-- Source excerpt start --

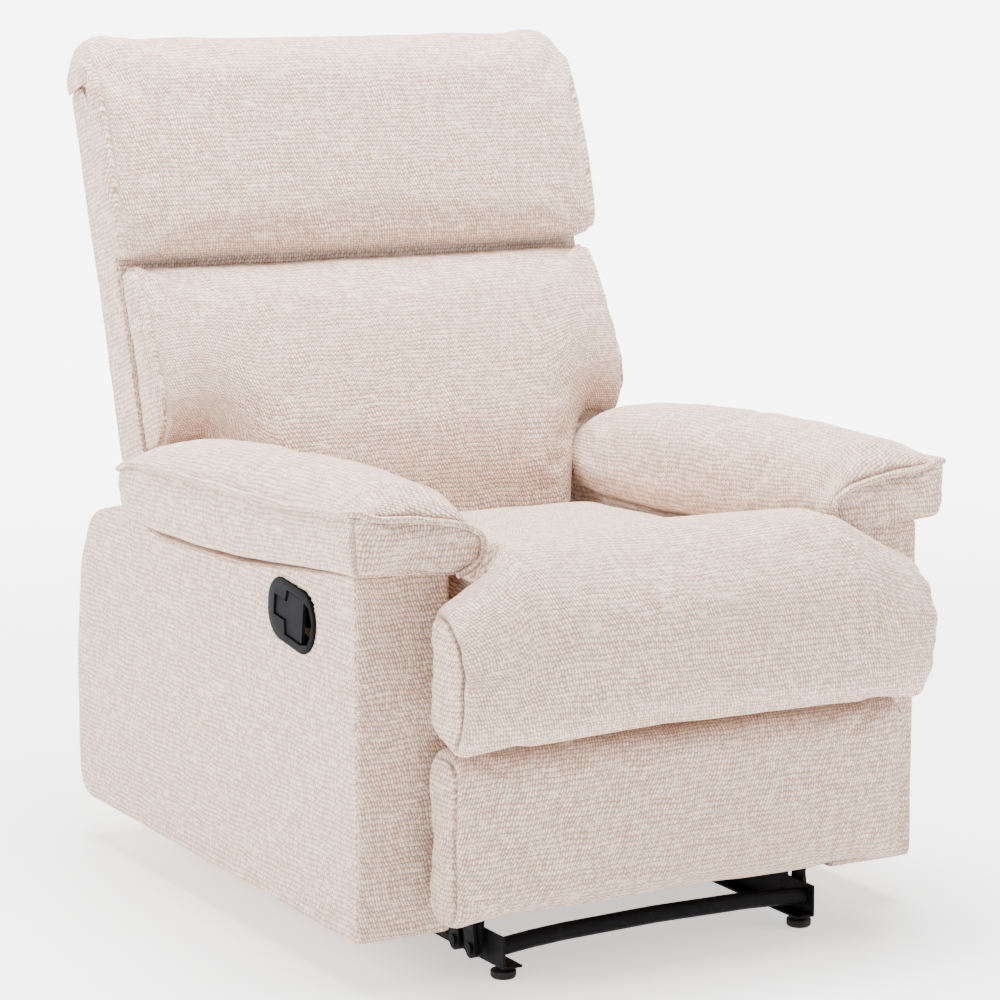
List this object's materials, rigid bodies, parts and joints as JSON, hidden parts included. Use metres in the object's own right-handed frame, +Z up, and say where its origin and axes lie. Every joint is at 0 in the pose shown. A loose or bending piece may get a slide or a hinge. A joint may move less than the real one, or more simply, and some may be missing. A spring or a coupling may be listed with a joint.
{
  "type": "recliner armchair",
  "caption": "Padded push-back recliner armchair with pillow-top arms, a fold-out footrest on scissor linkages, a reclining back and a recessed pull latch.",
  "frame": {"origin": "on the floor, under the middle of the footprint with the footrest closed and the back upright", "axes": "+Z up, the sitter faces -Y, and +X is the sitter's left"},
  "size_m": [0.802, 1.0053, 1.0436],
  "materials": {
    "upholstery_fabric": "matte",
    "frame_wood": "matte",
    "black_steel": "satin",
    "zinc_steel": "satin",
    "spring_steel": "satin",
    "latch_plastic": "satin",
    "foot_rubber": "matte"
  },
  "bodies": {
    "base": {"base_rail_left": "black_steel", "base_rail_right": "black_steel", "foot_front_left": "foot_rubber", "foot_front_right": "foot_rubber", "foot_rear_left": "foot_rubber", "foot_rear_right": "foot_rubber", "front_cross_tube": "black_steel", "rear_cross_tube": "black_steel", "front_side_plate_left": "black_steel", "front_side_plate_right": "black_steel", "rear_side_plate_left": "black_steel", "rear_side_plate_right": "black_steel", "seat_side_rail_left": "frame_wood", "seat_side_rail_right": "frame_wood", "arm_bracket_left": "zinc_steel", "arm_bracket_right": "zinc_steel", "seat_front_rail": "frame_wood", "seat_rear_rail": "frame_wood", "seat_spring_1": "spring_steel", "seat_spring_2": "spring_steel", "seat_spring_3": "spring_steel", "seat_spring_4": "spring_steel", "seat_cushion": "upholstery_fabric", "front_roll": "upholstery_fabric", "arm_board_left": "frame_wood", "arm_board_right": "frame_wood", "arm_cover_left": "upholstery_fabric", "arm_cover_right": "upholstery_fabric", "arm_pad_left": "upholstery_fabric", "arm_pad_right": "upholstery_fabric", "rear_base_panel": "upholstery_fabric", "latch_cup": "latch_plastic", "latch_pin": "zinc_steel", "release_cable": "latch_plastic"},
    "drive_links": {"drive_link_left": "black_steel", "drive_link_right": "black_steel", "drive_shaft": "zinc_steel"},
    "lift_links": {"lift_link_left": "black_steel", "lift_link_right": "black_steel"},
    "falling_cross_links": {"falling_cross_link_left": "black_steel", "falling_cross_link_right": "black_steel"},
    "rising_cross_links": {"rising_cross_link_left": "black_steel", "rising_cross_link_right": "black_steel"},
    "upper_end_links": {"upper_end_link_left": "black_steel", "upper_end_link_right": "black_steel"},
    "lower_end_links": {"lower_end_link_left": "black_steel", "lower_end_link_right": "black_steel"},
    "footrest": {"footrest_pad": "upholstery_fabric", "footrest_board": "frame_wood", "footrest_bracket_left": "black_steel", "footrest_bracket_right": "black_steel"},
    "backrest": {"back_cover": "upholstery_fabric", "back_board": "frame_wood", "back_lower_rail": "frame_wood", "lumbar_cushion": "upholstery_fabric", "headrest_cushion": "upholstery_fabric", "back_bracket_left": "black_steel", "back_bracket_right": "black_steel"},
    "latch_paddle": {"latch_paddle": "latch_plastic"},
    "release_catch": {"release_catch": "zinc_steel"}
  },
  "joints": [
    {"name": "footrest_drive", "type": "hinge", "parent": "base", "child": "drive_links", "pos_m": [0, -0.30561, 0.148], "axis": [-1, 0, 0], "range_deg": [0, 88]},
    {"name": "lift_link_pivot", "type": "hinge", "parent": "base", "child": "lift_links", "pos_m": [0, -0.30561, 0.148], "axis": [-1, 0, 0], "range_deg": [-40.01, 0]},
    {"name": "upper_rear_pivot", "type": "hinge", "parent": "lift_links", "child": "falling_cross_links", "pos_m": [0, -0.32438, 0.26652], "axis": [-1, 0, 0], "range_deg": [0, 128.01]},
    {"name": "lower_front_pivot", "type": "hinge", "parent": "falling_cross_links", "child": "lower_end_links", "pos_m": [0, -0.36193, 0.02948], "axis": [-1, 0, 0], "range_deg": [-128.01, 0]},
    {"name": "footrest_pivot", "type": "hinge", "parent": "lower_end_links", "child": "footrest", "pos_m": [0, -0.3807, 0.148], "axis": [-1, 0, 0], "range_deg": [0, 130.01]},
    {"name": "lower_rear_pivot", "type": "hinge", "parent": "drive_links", "child": "rising_cross_links", "pos_m": [0, -0.32438, 0.02948], "axis": [-1, 0, 0], "range_deg": [-128.01, 0]},
    {"name": "upper_front_pivot", "type": "hinge", "parent": "rising_cross_links", "child": "upper_end_links", "pos_m": [0, -0.36193, 0.26652], "axis": [-1, 0, 0], "range_deg": [0, 128.01]},
    {"name": "backrest_recline", "type": "hinge", "parent": "base", "child": "backrest", "pos_m": [0, 0.2823, 0.38], "axis": [-1, 0, 0], "range_deg": [0, 28]},
    {"name": "latch_pull", "type": "hinge", "parent": "base", "child": "latch_paddle", "pos_m": [-0.3765, -0.18824, 0.41222], "axis": [0, 0.1392, -0.9903], "range_deg": [0, 25], "stiffness_Nm_per_rad": 0.4, "springref_deg": -11.46},
    {"name": "catch_lift", "type": "hinge", "parent": "base", "child": "release_catch", "pos_m": [-0.221, -0.2237, 0.196], "axis": [-1, 0, 0], "range_deg": [0, 16.01]}
  ],
  "couplings": [
    {"joint": "lift_link_pivot", "follows": "footrest_drive", "ratio": -0.45455},
    {"joint": "upper_rear_pivot", "follows": "footrest_drive", "ratio": 1.4545},
    {"joint": "lower_front_pivot", "follows": "footrest_drive", "ratio": -1.4545},
    {"joint": "footrest_pivot", "follows": "footrest_drive", "ratio": 1.4773},
    {"joint": "lower_rear_pivot", "follows": "footrest_drive", "ratio": -1.4545},
    {"joint": "upper_front_pivot", "follows": "footrest_drive", "ratio": 1.4545},
    {"joint": "catch_lift", "follows": "latch_pull", "ratio": 0.64}
  ]
}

-- Source excerpt end --

▸ **Written task**
Track down the lines that include the word "joints" and copy them.

▸ **Answer to the problem**
List this object's materials, rigid bodies, parts and joints as JSON, hidden parts included. Use metres in the object's own right-handed frame, +Z up, and say where its origin and axes lie. Every joint is at 0 in the pose shown. A loose or bending piece may get a slide or a hinge. A joint may move less than the real one, or more simply, and some may be missing. A spring or a coupling may be listed with a joint.
  "joints": [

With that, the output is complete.